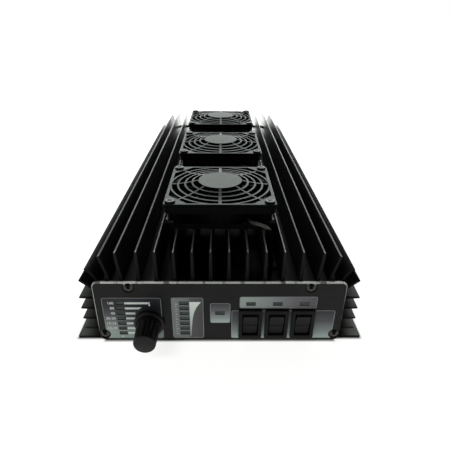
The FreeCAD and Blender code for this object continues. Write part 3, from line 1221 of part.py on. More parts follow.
def transistor(x, y):
    """A flange that bolts to the plate, and the cap below it."""
    flange_w, flange_d, flange_t = TRANSISTOR_FLANGE
    cap_w, cap_d, cap_t = TRANSISTOR_CAP
    seat = PLATE_UNDER - flange_t
    flange = block(around(x, flange_w), around(y, flange_d), (seat, PLATE_UNDER))
    cap = block(around(x, cap_w), around(y, cap_d), (seat - cap_t, seat))
    reach = flange_w / 2 - TRANSISTOR_HOLE_INSET
    holes = [drill_z(M3 + SLIP, x + side * reach, y, seat, PLATE_UNDER) for side in SIDES]
    return joined([flange, cap]).cut(Part.makeCompound(holes))


def input_transformer():
    """A two-hole core, and the winding that passes through both holes."""
    width, depth, height = INPUT_CORE
    middle = CARD_UNDER - height / 2
    front, back = around(INPUT_CORE_Y, depth)
    core = block(around(0, width), (front, back), (CARD_UNDER - height, CARD_UNDER))
    holes = [drill_y(INPUT_BORE_R, side * INPUT_BORE_X, middle, front, back) for side in SIDES]
    loop_w, loop_d, loop_h = INPUT_LOOP
    far = back + INPUT_LOOP_REACH
    near = front - INPUT_LOOP_REACH
    winding = [rod(INPUT_WIRE_R, (side * INPUT_BORE_X, near, middle), (0, far - near, 0)) for side in SIDES]
    winding.append(block(around(0, loop_w), (near - loop_d, near), around(middle, loop_h)))
    winding.append(block(around(0, loop_w), (far, far + loop_d), around(middle, loop_h)))
    return core.cut(Part.makeCompound(holes)), joined(winding)


def output_transformer():
    """Ferrite tubes on metal tubes that two end plates hold under the board."""
    z = CARD_UNDER - OUTPUT_DROP
    plate_w, plate_t = OUTPUT_PLATE
    solids = []
    for side in SIDES:
        x = side * OUTPUT_TUBE_X
        start = (x, OUTPUT_Y - OUTPUT_TUBE / 2, z)
        solids.append(tube(OUTPUT_TUBE_R, OUTPUT_TUBE_BORE, start, (0, OUTPUT_TUBE, 0)))
        start = (x, OUTPUT_Y - OUTPUT_SLEEVE / 2, z)
        solids.append(tube(OUTPUT_SLEEVE_R, OUTPUT_SLEEVE_BORE, start, (0, OUTPUT_SLEEVE, 0)))
        y0, y1 = around(OUTPUT_Y + side * (OUTPUT_SLEEVE + plate_t) / 2, plate_t)
        plate = block(around(0, plate_w), (y0, y1), (z - OUTPUT_PLATE_LOW, CARD_UNDER))
        holes = [drill_y(OUTPUT_SLEEVE_BORE, hole * OUTPUT_TUBE_X, z, y0, y1) for hole in SIDES]
        solids.append(plate.cut(Part.makeCompound(holes)))
    return solids


def build_power_stage():
    save("rf_transistors", *[transistor(x, y) for x, y in transistor_places()])
    save("input_transformer", *input_transformer())
    save("output_transformer", *output_transformer())


def hung_box(size, x, y):
    """A part with a square body under the boards."""
    width, depth, height = size
    return block(around(x, width), around(y, depth), (CARD_UNDER - height, CARD_UNDER))


def build_filters():
    toroids = []
    relays = []
    capacitors = []
    first = FILTER_CARD_Y[0] + FILTER_MARGIN
    room = FILTER_CARD_Y[1] - FILTER_MARGIN - first
    rows = int(room / FILTER_ROW)
    step = room / rows
    for n in range(rows):
        y = first + (n + 0.5) * step
        for x in TOROID_XS:
            place = (x, y - TOROID_T / 2, CARD_UNDER - TOROID_R)
            toroids.append(tube(TOROID_R, TOROID_BORE, place, (0, TOROID_T, 0)))
        for x in DISC_CAP_XS:
            place = (x, y - DISC_CAP / 2, CARD_UNDER - DISC_CAP_R)
            capacitors.append(rod(DISC_CAP_R, place, (0, DISC_CAP, 0)))
        relays += [hung_box(FILTER_RELAY, x, y) for x in FILTER_RELAY_XS]
    for x in CAN_CAP_XS:
        capacitors.append(rod(CAN_CAP_R, (x, SUPPLY_CARD_Y[0] + CAN_CAP_IN, CARD_UNDER), (0, 0, -CAN_CAP_H)))
    relays += [hung_box(ANTENNA_RELAY, x, SUPPLY_CARD_Y[0] + ANTENNA_RELAY_IN) for x in ANTENNA_RELAY_XS]
    save("filter_toroids", *toroids)
    save("capacitors", *capacitors)
    save("relays", *relays)


def main():
    os.makedirs("parts", exist_ok=True)
    build_heatsink()
    build_front_panel()
    build_rear_panel()
    build_bottom_cover()
    build_display()
    build_band_switch()
    build_knob()
    build_rockers()
    build_fans()
    build_rear_connectors()
    build_boards()
    build_power_stage()
    build_filters()


main()
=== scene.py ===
"""HF linear amplifier: finishes, printed panel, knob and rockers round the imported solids."""
import json
import math
import bmesh
import bpy
from mathutils import Matrix, Vector


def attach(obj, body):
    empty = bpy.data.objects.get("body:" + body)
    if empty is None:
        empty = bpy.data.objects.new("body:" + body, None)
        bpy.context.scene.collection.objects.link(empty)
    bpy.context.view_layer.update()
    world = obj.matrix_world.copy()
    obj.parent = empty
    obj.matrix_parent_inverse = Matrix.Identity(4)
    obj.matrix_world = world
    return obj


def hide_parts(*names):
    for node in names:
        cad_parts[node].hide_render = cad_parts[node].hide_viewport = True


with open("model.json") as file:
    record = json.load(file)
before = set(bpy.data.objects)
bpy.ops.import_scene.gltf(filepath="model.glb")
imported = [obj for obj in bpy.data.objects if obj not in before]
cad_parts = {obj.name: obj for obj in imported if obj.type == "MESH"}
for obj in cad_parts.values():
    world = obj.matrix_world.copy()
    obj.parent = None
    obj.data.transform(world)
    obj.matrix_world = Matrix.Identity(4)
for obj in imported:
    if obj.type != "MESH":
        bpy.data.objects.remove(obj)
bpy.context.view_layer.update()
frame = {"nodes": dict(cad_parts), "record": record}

MM = 0.001
NODES = frame["nodes"]
SLOT_OF = {row["node"]: row["material_slot"] for row in frame["record"]["subparts"]}

# ---------------------------------------------------------------- places and sizes, in mm
FACE_Y = -224.5               # face of the front panel
PAST = 1.0                    # how far a cutter reaches past what it cuts
SCREWS_LOW = (83.3, 6.2)      # panel screws, from the middle and from the bench
SCREWS_HIGH = (62.4, 47.2)
SCREW_ROOM = 4.3              # radius of the sunk ring round a screw, painted near black as shade

ROCKER_XS = (21.7, 40.4, 59.1)
ROCKER_NAMES = ("left", "middle", "right")
ROCKER_Z = 15.9
PIVOT_Y = -222.9              # axis of the rockers
DRUM_R = 9.3                  # the drum that a rocker is cut from
DRUM_HALF_W = 5.1
DRUM_BACK = 3.0               # flat back, behind the axis
DRUM_CUTS = (-6.9, -4.6, -2.3, 0, 2.3, 4.6, 6.9)
HOLLOW_R = 45.0               # radius of the hollowed halves
HOLLOW_HALF = 4.6             # from the valley to the middle of a half
HOLLOW_SLOPE = math.radians(3.0)
VALLEY_Y = PIVOT_Y - 3.0
GROOVE_R = 0.4                # fine groove along the valley
ROCKER_EDGE = 0.35
ROCKER_REST = math.radians(8)

KNOB_X = -50.2
KNOB_Z = 16.6
KNOB_BACK = FACE_Y - 0.8
KNOB_FRONT = FACE_Y - 21.6
KNOB_SKIRT_Y = KNOB_BACK - 0.6
KNOB_SKIRT_R = 10.9
KNOB_HOLE_R = 7.2             # room in the print round the bush
KNOB_TURN = math.radians(30)  # from the straight pointer to the place of rest
RING_SIDES = 144
RING_STEP = 360 / RING_SIDES  # degrees between two points of a ring
FLUTE_TURN = 30               # degrees from one flute to the next
# Steps from the middle of a flute, and how much of its depth they get
FLUTE_SHARES = (((0, 1), 1.0), ((2,), 0.72), ((3,), 0.28))
# A place along the knob, the radius there and how far the flutes are drawn in
KNOB_STEPS = (
    (KNOB_BACK - 1.1, 10.75, 1), (KNOB_BACK - 1.5, 10.45, 1), (KNOB_BACK - 1.8, 10.0, 1),
    (KNOB_BACK - 1.97, 9.45, 1), (KNOB_BACK - 2.0, 9.0, 1), (KNOB_BACK - 1.7, 8.75, 1),
    (KNOB_BACK - 1.66, 8.42, 1), (KNOB_BACK - 1.9, 8.4, 1), (KNOB_BACK - 4.8, 8.3, 1),
    (KNOB_BACK - 5.2, 8.28, 0.95), (KNOB_BACK - 6.6, 8.18, 0.935),
    (KNOB_FRONT + 3.0, 7.70, 0.935), (KNOB_FRONT + 1.6, 7.66, 0.955),
    (KNOB_FRONT + 0.9, 7.62, 0.985), (KNOB_FRONT + 0.45, 7.54, 1), (KNOB_FRONT + 0.15, 7.36, 1),
    (KNOB_FRONT, 7.0, 1))
RECESS_R = 7.3                # hollow in the back of the knob
RECESS_DEPTH = 3.4
BORE_R = 3.0
BORE_END = KNOB_FRONT + 5.0
SET_SCREW_R = 1.5
SET_SCREW_Y = KNOB_BACK - 7
POINTER_HALF_W = 0.25
POINTER_SPAN = (KNOB_SKIRT_Y - 12.5, KNOB_SKIRT_Y - 4.5)
POINTER_RISE = (7.2, 7.9)     # from the knob's axis
POINTER_DROP = 0.36           # of its front end, along the taper

PRINT = 0.08                  # thickness of a printed field
INK = 0.05                    # thickness of what is printed on a field
PRINT_SUNK = 0.02             # how far a field lies in the panel, and ink in a field
INK_SUNK = 0.01
WINDOW_ROOM = 0.06            # round an indicator window
WINDOW_LINE = 0.3
OUTLINE = 0.4
LED_ZS = [7.1 + 4.5 * n for n in range(7)]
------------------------
Provide an exact reproduction of only those lines that start at the line containing "obj.data.transform(world)" and end at the line containing "SCREW_ROOM = 4.3", inclusive.

    obj.data.transform(world)
    obj.matrix_world = Matrix.Identity(4)
for obj in imported:
    if obj.type != "MESH":
        bpy.data.objects.remove(obj)
bpy.context.view_layer.update()
frame = {"nodes": dict(cad_parts), "record": record}

MM = 0.001
NODES = frame["nodes"]
SLOT_OF = {row["node"]: row["material_slot"] for row in frame["record"]["subparts"]}

# ---------------------------------------------------------------- places and sizes, in mm
FACE_Y = -224.5               # face of the front panel
PAST = 1.0                    # how far a cutter reaches past what it cuts
SCREWS_LOW = (83.3, 6.2)      # panel screws, from the middle and from the bench
SCREWS_HIGH = (62.4, 47.2)
SCREW_ROOM = 4.3              # radius of the sunk ring round a screw, painted near black as shade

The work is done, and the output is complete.